Other recent talents like Yang-Fan Zhou and James Adair abandoned serious chess after narrowly failing to become GMs. The most likely candidate now is probably Shreyas Royal, 14, who will make his next GM norm attempt at next week’s London Classic.

What could be done? Arguably the most influential spark for the English chess explosion of the 70s and 80s was Jim Slater’s speech at the opening ceremony of Hastings 1972-73, when the financier announced awards of £5,000 for the first British grandmaster and £2,500 for the next five to reach the title.

Slater’s choice of six awards was deliberate, as there were then seven obvious candidates and he wanted to create some competition, but not too much. Paradoxically, the only one to miss out was William Hartston, who produced the performance of his life at that Hastings, and was just half a point short of a GM norm when he lost his final two games to Bent Larsen and Wolfgang Uhlmann, who took the top two places with Hartston third.

In 2023, GMs require much more than just the title, although some financial recognition at that level would encourage more talents to continue serious chess beyond their early 20s.

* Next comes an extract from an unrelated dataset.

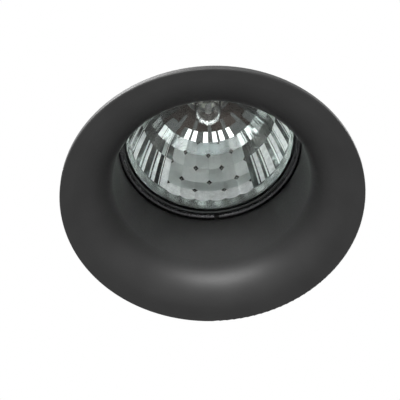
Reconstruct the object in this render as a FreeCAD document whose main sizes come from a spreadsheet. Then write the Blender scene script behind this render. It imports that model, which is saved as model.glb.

At present, the 2022 British champion, Harry Grieve, aged 22 and rated 2466, may be the only English under-25 with a near-term chance for 2600. Royal and, substituting British for English, Scotland’s Frederick Waldhausen Gordon, 13, who already has his first IM norm, are long range contenders.

£10,000 and £5,000 awards to the first three English players aged under 25 to achieve 2600 ratings could make a significant difference to this bleak prognosis in the next decade. The US Samford Fellowships, which have awarded more than $2m in scholarships since 1987, have sparked more than 20 high class GM careers.

It is very unlikely to happen, of course. Neither the new £500,000 government grant nor the English Chess Federation’s income from chess trusts could be used in that way, while corporate sponsorship for English chess has dried up since its heyday in the 80s. But if a sufficiently generous private donor ever comes along, the XXX 2600 Grandmaster Award should be very high on the list of priorities.

3895 1 Re8+! Rxe8 2 Qxg7+! Kxg7 3 Nh5+ and 4 Rxh3 wins.